Now enshrined in International law.

LeaNder

BTW, so far there seems to have been no comment about the alleged bombing from the US military that I can find (looked in NY Times and WaPo, also nothing in Guardian, RT or Sputnik).

I was slightly irritated too ...

Wikipedia glimpse on 2017 events around the SDF:

https://en.wikipedia.org/wiki/Syrian_Democratic_Forces#2017

Pentagon/Operation Inherent Resolve:
http://www.inherentresolve.mil/News/News-Releases/Article/1313797/russian-strike-wounds-syrian-democratic-forces-troops/

Sputnik, 9/16 and 9/17 - A Kurdish source?
https://sputniknews.com/middleeast/201709161057456338-usa-accuses-russia-strike-sdf-syria/

https://sputniknews.com/middleeast/201709171057461442-russia-mod-rebels-syria/

Ishmael Zechariah

Mike,
https://en.wikipedia.org/wiki/Kirkuk
"The presence of the oil industry had an effect on Kirkuk's demographics.

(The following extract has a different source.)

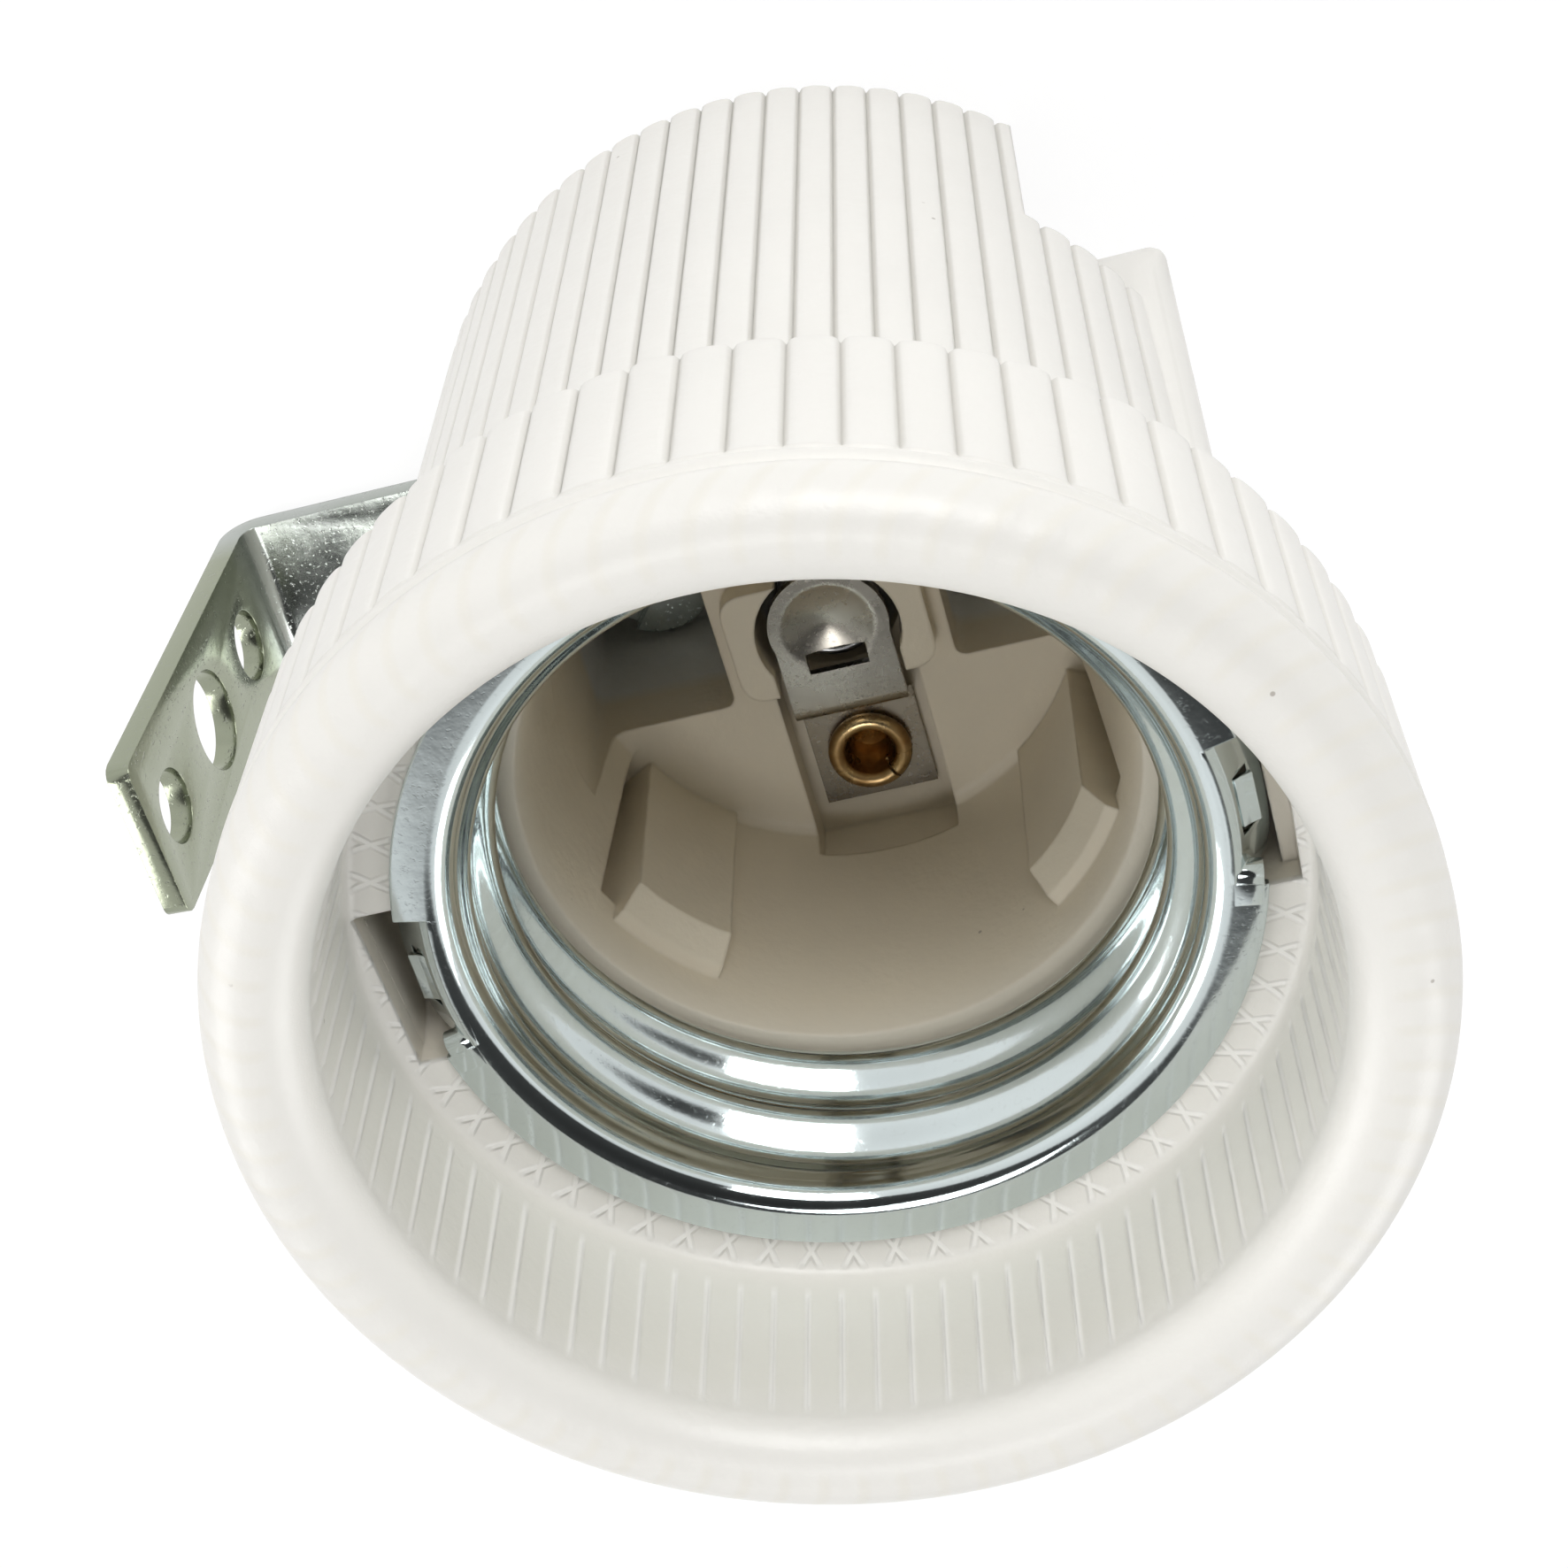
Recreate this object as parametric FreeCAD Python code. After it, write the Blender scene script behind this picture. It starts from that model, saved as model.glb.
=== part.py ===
"""Ceramic Edison-screw lamp holder with an L-shaped fixing bracket.

Millimetres. The origin is on the lamp axis, in the plane of the porcelain's rear face. +Z runs along
the lamp axis and out of the mouth, +X points at the bracket's leg, and +Y at the centre contact's rivet.
"""
import FreeCAD, Part
import math
import os

V = FreeCAD.Vector
X, Y, Z = V(1, 0, 0), V(0, 1, 0), V(0, 0, 1)
ORIGIN = V(0, 0, 0)

# ---- porcelain body: outside ----
REAR_R = 17.3             # rear section at the rear face
NECK_R = 17.8             # rear section where it meets the skirt
STEP_Z = 33.6             # rear edge of the skirt
SKIRT_REAR_R = 20.74
SKIRT_FRONT_R = 20.9
RIB_END_Z = 42.1          # the ribs stop here, behind the lip
RIM_PROUD = 0.05          # plain band behind the lip, beyond the ribs
LIP_Z = 45.4
REAR_RIBS = 76
SKIRT_RIBS = 73
RIB_DEPTH = 0.25          # groove depth between two convex ribs
REAR_PHASE = 3.7          # azimuth of a groove, in degrees
SKIRT_PHASE = 2.8
REAR_EDGE_CHAMFER = 0.3

# ---- porcelain body: inside of the mouth ----
LEDGE_R = 17.1            # inner wall of the skirt, at the ledge
MOUTH_TAPER = 0.15        # how much wider the inner wall is at the lip
SEAT_Z = 28.0             # annular seat under the shell's sheared end
BORE_R = 11.7             # bore below the seat
FLOOR_R = 10.4            # bore at the floor
FLOOR_Z = 15.35
GUIDE_R = 10.1            # inner face of the two guide blocks
GUIDE_TOP_Z = 25.2
GUIDE_FROM, GUIDE_TO = 28.0, 53.0     # degrees from +X, and mirrored about the YZ plane
GUIDE_SLOT_DEG = 4.0      # relief beside each guide block
GUIDE_SLOPE_W = 0.9       # slope along the block's inner top edge
GUIDE_SLOPE_H = 1.0
GUIDE_ROOT = 0.7          # depth of block and relief in the bore wall

MOUTH_R = LEDGE_R + MOUTH_TAPER
RIM_R = SKIRT_FRONT_R + RIM_PROUD
LIP_ROUND = (RIM_R - MOUTH_R) / 2     # the lip is a full round

# ---- porcelain body: rear ----
WALL = 2.9                # wall around the terminal chambers
SLAB_REAR_Z = 10.7        # rear face of the floor slab, depth of the chambers
WEB_W = 9.8               # web along X that carries the bracket
CUTOUT_DEG = 49.0         # half angle of the wire cut-out, about -X
PAD_X = 16.5              # flat face of the pad at -X
PAD_W = 17.2
PAD_THICK = 3.6
PAD_REAR_Z = 3.6
PAD_ROUND = 1.5           # radius of the pad's upright edges
PAD_REAR_ROUND = 3.0

# ---- screw shell (E27 thread) ----
PITCH = 3.629
CREST_R = 12.18
ROOT_R = 13.3
SHEET = 0.35
SHELL_END_Z = 28.3
FLANGE_Z = 36.1           # front plane of the flange
FLANGE_R = 15.5
BEND = 0.65               # bend radius on the porcelain side
BEND_RELIEF = 0.45        # chamfer of the ledge that clears the bend
CREST_Z = 31.5            # height of a thread crest at azimuth 0
RUN_OUT = 1.4             # length over which the thread fades into the bend
SHELL_GAP = 0.25          # radial gap between thread root and porcelain
HALF_SECTIONS = 12        # steps of the thread's loft over half a turn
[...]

The exploitation of Kirkuk's oil, which began around 1930, attracted both Arabs and Kurds to the city in search of work. Kirkuk, which had been a predominantly Turkmen city, gradually lost its uniquely Turkmen character.[32][33][34] At the same time, large numbers of Kurds from the mountains were settling in the uninhabited but cultivable rural parts of the district of Kirkuk. The influx of Kurds into Kirkuk continued through the 1960s.[35] According to the 1957 census, Kirkuk city was 37,63% Iraqi Turkmen, 33,26% Kurdish with Arabs and Assyrians making up less than 23% of its population.[36][37]"

Care to dispute the above?

Still, even if we use your numbers, 52 % of the population, Turkmens, Assyrians and Arabs, form a majority and will not accept kurdish mis-rule. Given your vast knowledge of the region, you might have noted that kurds have a peculiar reputation in the Middle East...Most of us detest separatist kurds. Read the comment by Oilman 2 above again. It is very accurate.